In Europe, lawmakers aren’t waiting for corporations to regulate themselves. Earlier this month, they approved sweeping tech regulations through the Digital Markets Act (DMA) and the Digital Services Act (DSA) which are intended to curb the dominance of “digital gatekeeper platforms” and require companies to do more to police illegal content online. Both regulations include financial penalties for non-compliance. 

What’s the right balance between corporations and governments in protecting digital rights? We should be realistic about the limits of corporate responsibility. Corporations are fundamentally driven by the bottom line and are accountable to shareholders. They are naturally oriented to their customer bases rather than being guided by actions that lead to more equitable outcomes for society. In Europe, where governments are taking proactive steps to regulate corporations, there are also deep concerns about the resources and capacity available for enforcement. 

The distinction between responsibility and accountability is at the core of these debates. Corporations are increasingly expected to take on more responsibility for social causes, including protecting people’s privacy and digital rights. And, they’re responding because it’s what a significant proportion of customers want. This is a form of self-regulation in which companies themselves define the actions or measures they will put in place. While we should absolutely be pushing the limits of corporate responsibility, it’s not enough. Corporations can’t be expected to consistently self-regulate when doing so conflicts with their commercial interests.

Unlike responsibility, accountability is a two-way street. It requires checks and balances, watchdogs, and oversight mechanisms. It requires deliberation and feedback on the rules, regulations ,and actions taken to protect people. The regulation and enforcement approach in Europe is pushing corporations from responsible to accountable practices. 

One important finding from the Data Values Project’s year of public consultations was that people want to see all powerful actors—whether corporations, governments or international organizations—held accountable when it comes to data, particularly where marginalized people and communities are concerned. The Data Values white paper, published today, argues that involving people in decisions about their data can strengthen accountability in data governance. Through increased participation, individuals, communities, or their representatives can weigh in on decisions about how much data should be collected, how their data will be used, and whether it can be sold or shared and under what circumstances. Formal laws, regulations and enforcement are essential, but they rely on enforcement and penalties after harm takes place. Fostering public participation ensures that public and private institutions are accountable to people as data-related decisions are made.

Rather than just arguing about whether governments or corporations should do more to protect people’s privacy and data rights, we should be working on how to consistently bring people into the discussion by advocating for public participation in data-related decisions. 

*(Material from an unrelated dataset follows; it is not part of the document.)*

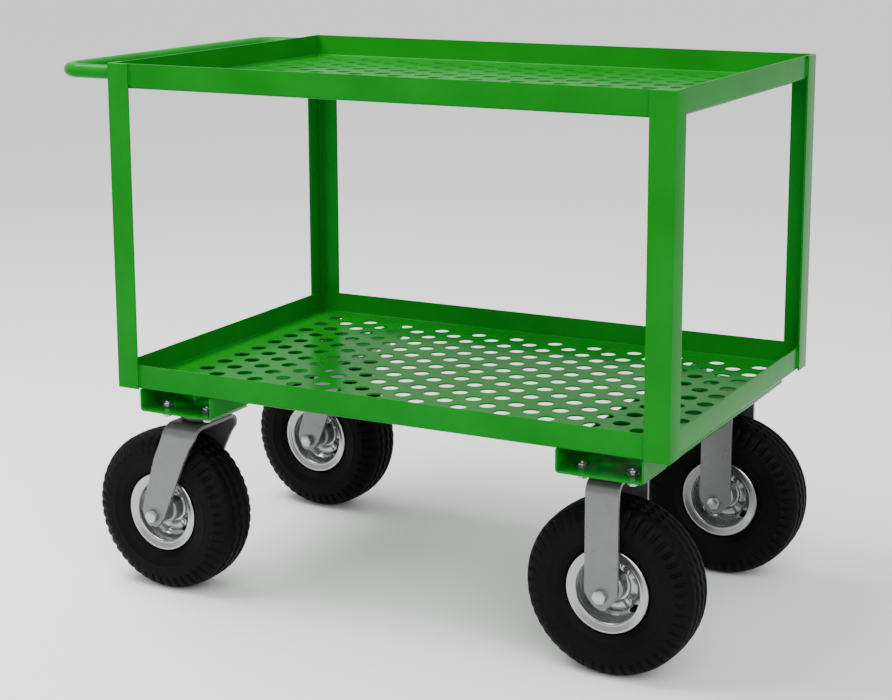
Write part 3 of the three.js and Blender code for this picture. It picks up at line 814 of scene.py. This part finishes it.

The challenge is how to do this at scale. Many methods of citizen engagement and participation already exist, but they are often slow and onerous. Reimagining Data and Power argues for building informal participatory mechanisms that supplement formal laws, policies, and institutions and create more checks and balances to increase accountability. This requires creativity, working with representative organizations, and establishing committees or groups that can aggregate communities’ perspectives and represent them authentically. (For more on participatory mechanisms, check out the examples in this webinar on multi-stakeholder data governance.)

Asking companies to engage affected communities should also be part of this. They’ve perfected the art of market research, pioneering market surveys, focus groups, and user experience research. Likewise, many large companies should be able to engage their consumer base on questions around data collection, sharing, and use for new products and services. Mastercard’s Data Responsibility Principles, including the need to give individuals the ability to control the use of their data, signal a step in this direction. 

The more that companies do this through iterative engagement with their customers, the more that the two-way pressure of accountability will help burnish their reputation and limit the potential for harm and scandals. It would be naive to expect corporations to fully take on the equity challenges of society, but pressure can be exerted, consumers can be even more demanding, and there’s more big corporations can do.

In the data for good space, we’ve firmly adopted the language of responsible data production, sharing, and use. Perhaps it’s time to shift from responsibility to data accountability.